If the whole matter must be reduced to a minimum, beginner pipe equipment can be summarized in three essential tools: a source of flame, a tamper, and a pipe cleaner. This is not marketing minimalism but a practical core. With those three things you can light, manage the ember, and maintain basic airflow and order in the pipe.

Everything else may be useful in certain circumstances, but it is not the foundation without which you are lost. Once you understand that, equipment stops being a fog and becomes an order.

Flame: you do not need exotic tools, only control

Beginners sometimes become too excited about lighters, as if there were no serious beginning without a special model. In reality, it matters more that you can control the flame than that the tool looks pipe-like. A good flame should be calm, usable, and not force your hand into an awkward position while lighting.

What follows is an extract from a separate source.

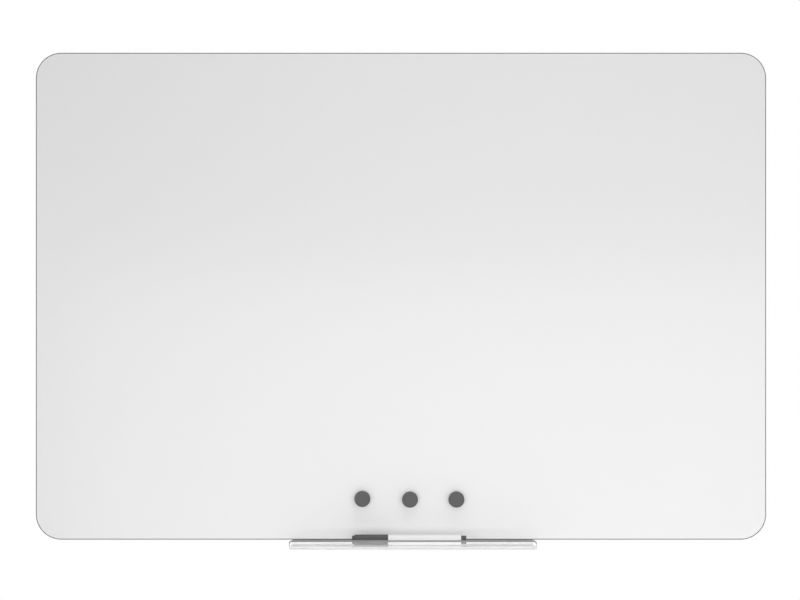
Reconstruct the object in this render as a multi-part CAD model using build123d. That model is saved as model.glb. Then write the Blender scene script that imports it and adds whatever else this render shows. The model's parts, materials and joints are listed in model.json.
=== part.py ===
from build123d import *

import os

# Frameless magnetic whiteboard. A steel-faced panel with rounded corners hangs on four keyhole
# brackets that its own body hides. A clear tray bent from one sheet hangs under the lower edge,
# a capped marker lies in the tray, and three round magnets sit on the face.
#
# Millimetres. +X runs to the reader's right, +Z up, and the face looks along -Y. The origin is on
# the wall plane, midway between the four keyholes, which is the middle of the board. A depth is a
# distance from the wall into the room, so depth 10 is Y = -10.

# Panel
board_width = 914.4
board_height = 609.6
corner_radius = 31.75
panel_thickness = 10.0
face_sheet_thickness = 0.5
backing_thickness = 0.3
edge_band_thickness = 1.0
edge_band_rounding = 0.5
panel_joint_gap = 0.05

# Keyhole brackets, pressed from strip into a hat
hanger_depth = 8.0
hanger_sheet = 1.5
hanger_bend_radius = 1.5
hanger_web_width = 30.0
hanger_wall_lean = 2.0
hanger_flange_width = 17.0
hanger_height = 38.0
hanger_corner_radius = 5.0
hanger_side_inset = 76.2
hanger_top_inset = 76.2
keyhole_entry_diameter = 10.0
keyhole_slot_width = 5.0
keyhole_drop = 8.5

# Tray
tray_width = 304.8
tray_offset = 14.6
tray_wall = 3.0
tray_reach = 45.0
tray_drop = 7.1
lip_height = 11.9
tray_bend_radius = 1.5
lip_corner_radius = 4.5
tray_flange_rise = 34.0
tray_flange_corner_radius = 8.0
tray_screw_rise = 21.0
tray_screw_inset = 26.0
tray_screw_count = 4

# Screws and washers
screw_diameter = 3.5
screw_head_diameter = 7.4
screw_head_height = 2.4
screw_tip_length = 2.0
screw_crown = 1.3
hanger_screw_length = 8.0
tray_screw_length = 10.0
washer_diameter = 9.5
washer_thickness = 0.8
screw_clearance = 0.4
pilot_clearance = 0.05
pilot_bottom_room = 0.6

# Magnets
magnet_diameter = 20.0
magnet_height = 7.5
magnet_draft = 0.3
magnet_rim_rounding = 1.1
magnet_wall = 1.5
magnet_roof = 1.3
magnet_plate_thickness = 1.2
magnet_face_recess = 0.3
magnet_fit = 0.05
magnet_left_x = -48.4
magnet_left_rise = 51.2
magnet_middle_x = 11.3
magnet_middle_rise = 50.4
magnet_right_x = 69.3
magnet_right_rise = 50.5

# Marker, measured along its own length from the closed end of its cap
marker_length = 141.5
marker_middle_x = 10.1
marker_reach = 25.0
marker_rest_gap = 0.3
cap_diameter = 13.4
cap_length = 44.6
cap_wall = 0.9
cap_end_diameter = 10.5
cap_end_length = 3.0
cap_end_wall = 1.6
cap_rounding = 0.8
cap_fit = 0.05
cap_shoulder_room = 0.2
cap_seal_length = 22.0
cap_seal_wall = 0.6
cap_seal_gap = 0.1
barrel_diameter = 13.0
barrel_wall = 1.0
barrel_rounding = 0.7
neck_length = 13.0
neck_chamfer = 0.4
holder_spigot_length = 11.0
holder_wall = 1.1
nose_length = 16.0
nose_root_diameter = 9.0
nose_tip_diameter = 5.0
nib_diameter = 3.4
nib_reach = 6.5
nib_rounding = 1.5
nib_root = 7.0
reservoir_clearance = 0.6
end_plug_diameter = 10.5
end_plug_length = 6.5
end_plug_spigot = 10.0
end_plug_wall = 1.1
end_plug_rounding = 0.6
press_fit_gap = 0.02

# Depths and heights that follow from the sizes above
panel_back = hanger_depth
face_depth = panel_back + panel_thickness
core_back = panel_back + backing_thickness
core_thickness = panel_thickness - backing_thickness - face_sheet_thickness
board_bottom = -board_height / 2
hanger_x = board_width / 2 - hanger_side_inset
hanger_z = board_height / 2 - hanger_top_inset
hanger_foot = hanger_web_width / 2 + hanger_wall_lean
hanger_end = hanger_foot + hanger_flange_width
tray_underside = board_bottom - tray_drop
tray_floor = tray_underside + tray_wall
lip_top = tray_underside + lip_height
marker_start_x = marker_middle_x - marker_length / 2
marker_depth = face_depth + marker_reach
marker_z = tray_floor + marker_rest_gap + cap_diameter / 2

# Turns a body of revolution drawn along +X so that it points away from the wall
OUT_OF_WALL = Rot(0, 0, -90)


def turned(corners):
    """A body of revolution about X, from (along, radius, rounding) corners of its half section."""
    points = [(along, radius) for along, radius, rounding in corners]
    roundings = [rounding for along, radius, rounding in corners]
    outline = FilletPolyline(*points, radius=roundings, close=True)
    return revolve(make_face(outline), Axis.X)


def upright_sheet(outline, back, thickness):
    """A sheet parallel to the wall, from its outline in X and Z and the depth of its back."""
    return extrude(Plane.XZ.offset(back) * outline, amount=thickness)


def bores(places, diameter, back, length):
    """Round holes square to the wall at each (x, z), from a depth outwards."""
    holes = [Pos(x, z) * Circle(diameter / 2) for x, z in places]
    return [upright_sheet(hole, back, length) for hole in holes]


def board_outline(inset):
    """The rounded outline of the board, drawn in by an inset all round."""
    return RectangleRounded(
        board_width - 2 * inset, board_height - 2 * inset, corner_radius - inset
    )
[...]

This means it is entirely enough to have a reliable way of lighting that lets you direct the flame toward the tobacco rather than across the rim. The point is not luxury. The point is precision. A pipe prefers a calm start to expensive equipment.

The tamper: a small tool that saves many bad habits

Many beginners underestimate the tamper because it looks simple. Yet this is exactly the tool that helps you learn the rhythm of the ember. Tobacco in the bowl is not a statue to be pressed constantly, but neither is it something to be left to collapse however it likes. A tamper helps keep the surface tidy, calm an overly messy ember, and restore a little order during smoking.

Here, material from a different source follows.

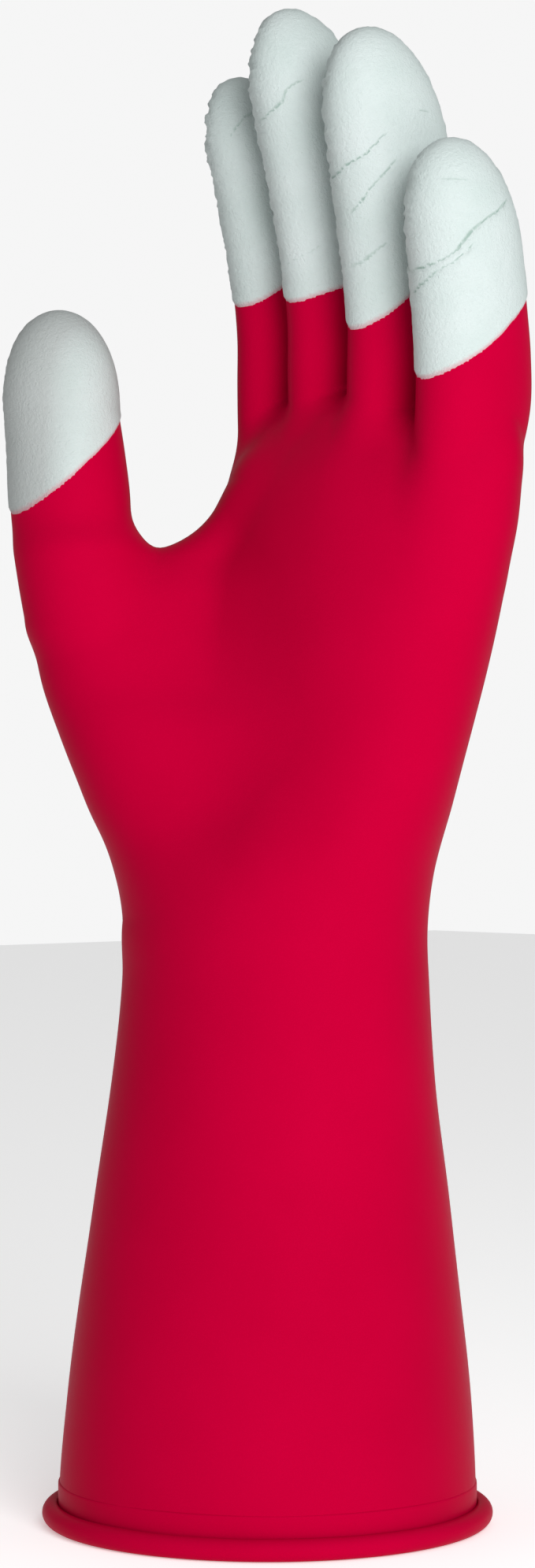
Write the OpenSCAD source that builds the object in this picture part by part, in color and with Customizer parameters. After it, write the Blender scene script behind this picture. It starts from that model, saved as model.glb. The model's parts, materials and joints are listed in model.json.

At the beginning you do not need a collection of tampers or a special metal object with a story. You need a tool that sits well in the hand and that you will actually use. When a beginner learns to use an ordinary, functional tamper, that already gives more than it seems.

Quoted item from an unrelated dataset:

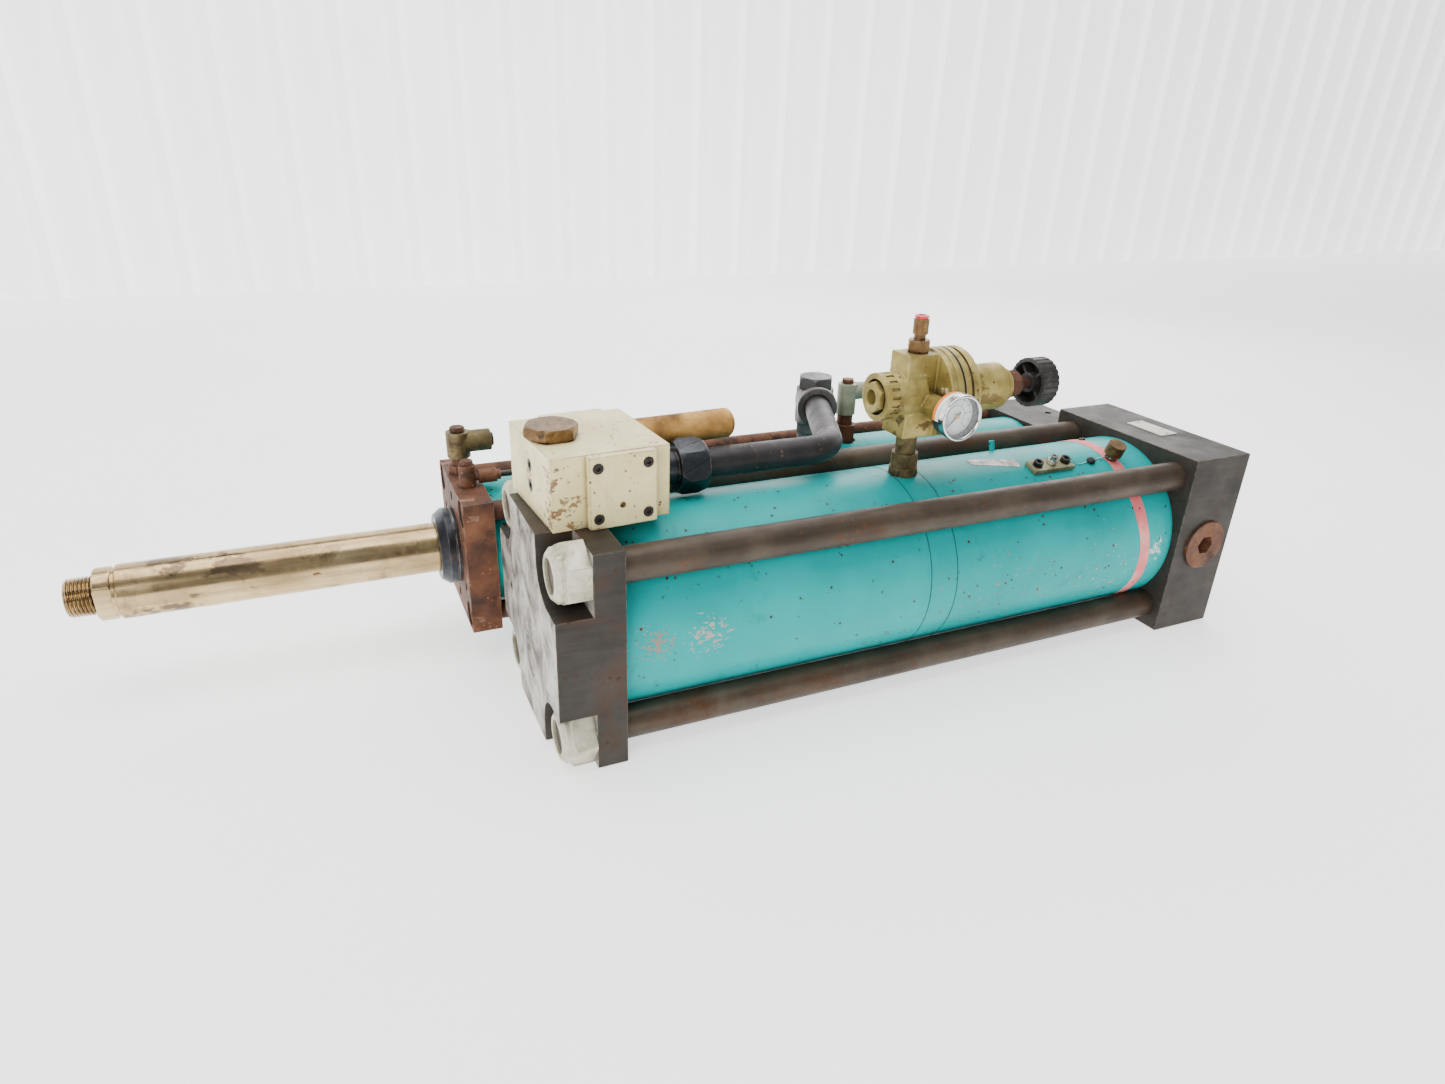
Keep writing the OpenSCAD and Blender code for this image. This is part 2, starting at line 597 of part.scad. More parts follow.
module regulator_body() color([0.60, 0.54, 0.32]) difference() {
    union() {
        on_x(reg_x - 34, reg_y, reg_z) cylinder(h = 40, d = 38);
        on_x(reg_x - 26, reg_y, reg_z) cylinder(h = 30, d = 45);
        on_x(reg_wall - 14, reg_y, reg_z) cylinder(h = 6, d = bonnet_d);
        on_x(reg_wall - 9, reg_y, reg_z) cylinder(h = 4, d = bonnet_d - 4);
        on_x(reg_wall - 6, reg_y, reg_z) cylinder(h = 6, d = bonnet_d);
        translate([reg_x - 18, reg_y - 15, reg_z]) cube([34, 30, 40]);
        translate([reg_x - 18, reg_y - 18, reg_low]) cube([36, 36, 35]);
        on_y(gauge_at[0], gauge_at[1] + 20, gauge_at[2]) hex(19, 44);
    }
    on_x(reg_x - 35, reg_y, reg_z) cylinder(h = 22, d = 24);
    on_x(reg_wall - 9, reg_y, reg_z) cylinder(h = 10, d = 60);
    on_x(reg_x - 14, reg_y, reg_z) cylinder(h = 50, d = 8);
    translate([reg_x + 1, reg_y, reg_z]) cylinder(h = 42, d = 12);
    translate([reg_x, reg_y, reg_low - 1]) cylinder(h = 40, d = 16);
    on_y(gauge_at[0], gauge_at[1] + 19, gauge_at[2]) cylinder(h = 34, d = 9);
}

module ring_nut() color([0.62, 0.56, 0.33]) on_neg_x(reg_x - 26, reg_y, reg_z) difference() {
    cylinder(h = 15.5, d = 45);
    for (a = [0:20:340]) rotate([0, 0, a]) translate([21, -1.5, 2]) cube([3, 3, 9]);
    translate([0, 0, -1]) cylinder(h = 10, d = 38);
    translate([0, 0, 8]) cylinder(h = 8, d = 34);
}

module inlet_plug() color([0.58, 0.50, 0.30]) on_neg_x(reg_x - 13, reg_y, reg_z) difference() {
    union() {
        cylinder(h = 21, d = 24);
        translate([0, 0, 21]) hex_cap(27, 12);
    }
    translate([0, 0, 8]) cylinder(h = 34, d = 15);
}

module bonnet() color([0.62, 0.57, 0.35]) difference() {
    union() {
        on_x(reg_wall + 2, reg_y, reg_z) cylinder(h = 6, d = bonnet_d);
        on_x(reg_wall + 8, reg_y, reg_z) cylinder(h = 3, d = bonnet_d - 5);
        on_x(reg_wall + 11, reg_y, reg_z) cylinder(h = 8, d = bonnet_d);
        on_x(reg_wall + 19, reg_y, reg_z) cylinder(h = 4, d1 = bonnet_d - 4, d2 = 50);
        on_x(reg_wall + 23, reg_y, reg_z) cylinder(h = 47, d = 46);
        on_x(reg_wall + 70, reg_y, reg_z) cylinder(h = 5, d1 = 46, d2 = 36);
        on_x(reg_wall + 75, reg_y, reg_z) cylinder(h = 5, d = 34);
    }
    on_x(reg_wall + 1, reg_y, reg_z) cylinder(h = 56, d = 36);
    on_x(reg_wall + 50, reg_y, reg_z) cylinder(h = 40, d = 12 + 2 * fit);
    on_y(reg_wall + 15, reg_y - bonnet_d / 2 - 1, reg_z) cylinder(h = 32, d = 4);
}

module diaphragm() color([0.12, 0.11, 0.10]) on_x(reg_wall, reg_y, reg_z)
    cylinder(h = 2, d = bonnet_d - 1);

// Coil spring swept from a ring of points at each step
function coil_point(i, j) = let (
        a = 360 * spring_turns * i / step_n,
        b = 360 * j / ring_n,
        r = spring_r + wire_r * cos(b)
    ) [r * cos(a), r * sin(a), wire_r + (spring_len - 2 * wire_r) * i / step_n + wire_r * sin(b)];
coil_points = [for (i = [0:step_n], j = [0:ring_n - 1]) coil_point(i, j)];
coil_sides = [for (i = [0:step_n - 1], j = [0:ring_n - 1]) let (k = (j + 1) % ring_n)
    [i * ring_n + j, i * ring_n + k, (i + 1) * ring_n + k, (i + 1) * ring_n + j]];
coil_ends = [[for (j = [ring_n - 1:-1:0]) j], [for (j = [0:ring_n - 1]) step_n * ring_n + j]];

module regulator_spring() color([0.70, 0.70, 0.72]) on_x(reg_wall + 2.5, reg_y, reg_z)
    polyhedron(points = coil_points, faces = concat(coil_sides, coil_ends), convexity = 10);

module spring_seat() color([0.66, 0.66, 0.68])
    on_x(seat_x, reg_y, reg_z) cylinder(h = 4, d = 30);

module adjusting_screw() color([0.46, 0.30, 0.20]) {
    on_x(seat_x + 4.3, reg_y, reg_z) cylinder(h = wheel_x + 10 - seat_x - 4.3, d = 12);
    on_x(reg_wall + 84, reg_y, reg_z) hex_cap(25, 11);
    on_x(reg_wall + 95, reg_y, reg_z) cylinder(h = 5, d = 18);
}

// Handwheel: hub, four spokes, ribbed rim and a closed far face
module handwheel() color([0.10, 0.10, 0.10]) on_x(wheel_x, reg_y, reg_z) {
    difference() {
        cylinder(h = 20, d = wheel_d);
        translate([0, 0, -1]) cylinder(h = 17, d = wheel_d - 8);
        translate([0, 0, -1]) cylinder(h = 11, d = 12);
        for (a = [0:15:345]) rotate([0, 0, a])
            translate([wheel_d / 2 + 0.4, 0, -1]) cylinder(h = 30, d = 2.4, $fn = 16);
    }
    difference() {
        union() {
            cylinder(h = 17, d = 20);
            for (a = [45:90:315]) rotate([0, 0, a]) translate([8, -1.5, 4])
                cube([wheel_d / 2 - 11, 3, 13]);
        }
        translate([0, 0, -1]) cylinder(h = 11, d = 12);
    }
}

module riser() color([0.50, 0.44, 0.26]) translate([reg_x, reg_y, 0]) difference() {
    union() {
        translate([0, 0, axis_z + 60]) cylinder(h = 40, d = 20);
        translate([0, 0, riser_z]) cylinder(h = 8, d = 28);
        translate([0, 0, riser_z + 8]) hex_cap(25, 15);
        translate([0, 0, riser_z + 23]) cylinder(h = reg_low - riser_z - 23, d = 20);
        translate([0, 0, reg_low]) cylinder(h = 20, d = 16);
    }
    translate([0, 0, axis_z + 50]) cylinder(h = 200, d = 10);
}

module outlet_fitting() color([0.50, 0.40, 0.24]) translate([reg_x + 1, reg_y, reg_z])
    difference() {
        union() {
            translate([0, 0, 28]) cylinder(h = 12, d = 12);
            translate([0, 0, 40]) hex_cap(19, 12);
            translate([0, 0, 52]) cylinder(h = 5, d = 11);
            translate([0, 0, 57]) cylinder(h = 14, d = 14.5);
        }
        translate([0, 0, 20]) cylinder(h = 60, d = 6);
        translate([0, 0, 58]) cylinder(h = 20, d = 12);
    }

module push_collar() color([0.85, 0.10, 0.12])
    translate([reg_x + 1, reg_y, reg_z + 63.6]) collar();

// The gauge faces -Y; its stem screws into the boss on the regulator's body
module gauge_case() color([0.10, 0.10, 0.10]) on_y(gauge_at[0], gauge_at[1], gauge_at[2]) {
    difference() {
        union() {
            cylinder(h = gauge_deep, d = gauge_d - 2);
            translate([0, 0, -2]) cylinder(h = 6, d = gauge_d);
            translate([0, 0, gauge_deep]) cylinder(h = 38, d = 9);
        }
        translate([0, 0, -3]) cylinder(h = 10, d = gauge_d - 6);
        translate([0, 0, 6]) cylinder(h = 5, d = 2 + 2 * fit);
    }
}

// Pointer at zero, on a spindle in the middle of the gauge
module gauge_pointer() color([0.15, 0.15, 0.18])
    on_y(gauge_at[0], gauge_at[1] + 4, gauge_at[2]) {
        translate([0, 0, -1]) cylinder(h = 6, d = 2);
        rotate([0, 0, 127]) translate([-5, -0.5, 0]) cube([21, 1, 0.8]);
    }

booster_front_head();
booster_rear_head();
booster_front_tube();
partition_ring();
booster_rear_tube();
booster_tie_rods();
tie_rod_nuts();
frame_seals();
booster_piston();
booster_piston_seals();
plunger();
guide_bushes();
rear_port_plug();
name_plate();
filler_plug();
port_strip();
test_nipple();
socket_screws();
rod_head();
gland_nose();
working_front_tube();
working_mid_ring();
working_rear_tube();
working_rear_head();
working_tie_bolts();
head_spacers();
piston_rod();
ram_piston();
ram_piston_seals();
tank_separator();
valve_body();
spool_covers();
cap_plug();
valve_spool();
muffler();
pipe_nut();
transfer_pipe();
pipe_elbow();
elbow_plug();
elbow_bolts();
head_elbow();
head_elbow_collar();
banjo_elbow();
pilot_tube();
tube_elbow();
tube_elbow_collar();
regulator_body();
ring_nut();
inlet_plug();
bonnet();
diaphragm();
regulator_spring();
spring_seat();
adjusting_screw();
handwheel();
riser();
outlet_fitting();
push_collar();
gauge_case();
gauge_pointer();
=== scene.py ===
"""Twin press cylinder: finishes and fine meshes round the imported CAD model.

Lengths are in millimetres and become metres through MM. X runs along both cylinders
towards the rear, +Y goes from the intensifier to the working cylinder, +Z is up.
"""

import json
import math

import bmesh
import bpy
from mathutils import Matrix, Vector


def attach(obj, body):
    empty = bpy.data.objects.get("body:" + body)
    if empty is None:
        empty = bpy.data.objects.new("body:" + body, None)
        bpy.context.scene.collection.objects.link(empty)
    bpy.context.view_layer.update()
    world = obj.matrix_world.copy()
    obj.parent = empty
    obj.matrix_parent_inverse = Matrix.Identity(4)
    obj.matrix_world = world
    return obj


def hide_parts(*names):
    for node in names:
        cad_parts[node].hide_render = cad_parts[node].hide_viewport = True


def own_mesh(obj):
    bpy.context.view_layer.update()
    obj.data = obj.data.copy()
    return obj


MM = 0.001
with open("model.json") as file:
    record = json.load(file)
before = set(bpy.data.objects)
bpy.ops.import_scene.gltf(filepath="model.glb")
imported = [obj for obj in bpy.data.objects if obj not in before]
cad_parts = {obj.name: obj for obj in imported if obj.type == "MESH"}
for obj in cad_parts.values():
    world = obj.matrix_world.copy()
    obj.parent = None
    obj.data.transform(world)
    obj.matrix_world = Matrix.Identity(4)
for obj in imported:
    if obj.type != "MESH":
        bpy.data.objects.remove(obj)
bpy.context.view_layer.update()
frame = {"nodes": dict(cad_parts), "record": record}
record = frame["record"]
BODY_OF = {n: body for body, nodes in record["behaviour"]["bodies"].items() for n in nodes}
SLOT_OF = {s["node"]: s["material_slot"] for s in record["subparts"]}

# ---------------------------------------------------------------- sizes, mm
AXIS_Z = 100.0  # both cylinders
RAM_Y = 176.0
TUBE_R = 92.0
GAUGE = Vector((354.0, -71.0, 266.0))
FITTING_TILT = 20.0  # degrees that the strip and filler plug lean to -Y


# ---------------------------------------------------------------- materials
def rgb(r, g, b):
    """Linear colour of an 8-bit sRGB one."""

    def lin(c):
        c /= 255.0
        return c / 12.92 if c <= 0.04045 else ((c + 0.055) / 1.055) ** 2.4

    return (lin(r), lin(g), lin(b), 1.0)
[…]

Pipe cleaner: a humble consumable whose absence is quickly felt

Nothing looks more modest than an ordinary pipe cleaner, and few things so quickly prove their value. A pipe cleaner is not glamorous equipment, but it is exactly what helps keep the airway open, absorb moisture, and prevent a small untidiness from becoming a lasting problem of smell, moisture, or difficult draw.

Beginners often buy too few cleaners because they seem trivial. More experienced smokers know that such trivialities are precisely what gets used most. It is not exciting, but it matters.

What may help but is not urgent

After the basic three come things that are genuinely useful, but not necessary on day one. A pouch or case, for example, makes sense if you carry your pipe often. A stand can be practical if you like placing the pipe neatly in the same spot. Some additional tools that combine tamper, pick, or spoon functions may be convenient, but a beginner does not need them in order to learn the basics.

In other words, useful is not the same as urgent. Once you separate those two, it becomes much easier to buy intelligently.

Filters, inserts, and special systems: do you need them immediately?

Here the answer depends on the pipe itself and on your preference. If the pipe uses a particular filter system, it is natural to get to know it and see whether it suits you. But filters are not a universal must-have for everyone who buys a first pipe. For some smokers they are part of a pleasant experience; for others they are something quickly left aside.

That is why it makes little sense at the beginning to stock up on filters, adapters, and assorted aids before you know how your pipe actually breathes with them. Experience first, larger purchases later.

What makes sense only later

Some accessories become useful only once you smoke regularly, own more pipes, or feel that a certain routine really matters to you. That includes, for example, more serious tools for deeper maintenance, organizational accessories, larger storage systems, special stands, or items that serve mostly convenience and aesthetic order.

This does not mean those objects are pointless. It only means their moment comes later. A beginner who is not yet sure how often he smokes, how he packs, or how many pipes he even wants has no reason to shop as if he were already running a small workshop.

The most common beginner mistake: buying the impression rather than the need

In pipe accessories it is very easy to buy what looks serious rather than what will actually be used. A shiny metal object with three functions often seems more convincing than a plain bundle of cleaners. An elegant pouch feels more important than reserve consumables. Yet after a few weeks the true hierarchy reveals itself: what you actually touch every day matters more than what merely looks good on a shelf.

That is why it helps to ask one simple question before every purchase: will this really help me over the next month of actual smoking? If the answer is not clear, the item can probably wait.

A minimal beginner set that truly makes sense

For most people a reasonable beginner set looks like this: one reliable source of flame, one simple tamper, and enough pipe cleaners that you can use them freely rather than sparingly. If your pipe calls for a filter, try that too. Everything else should be added according to actual habits, not according to the enthusiasm of someone else’s catalog.

This approach has one major advantage: it leaves room for you to learn yourself first. And in pipes that matters more than any additional accessory ever will.

Accessories should follow the habit, not pretend to create it

That may be the best final thought. Pipe accessories make sense when they follow what you truly do. Once you smoke more often, some things naturally become more useful. If you travel with a pipe, a pouch begins to make sense. If you own several pipes, organization matters more. But if you buy all of that before the real need exists, the equipment only imitates a habit you have not yet built.

That is why the best advice at the beginning is almost austere: buy little, use regularly, and let practice itself show you what should come next. That way accessories remain helpers, not a collection of random objects purchased simply because they looked like part of the story.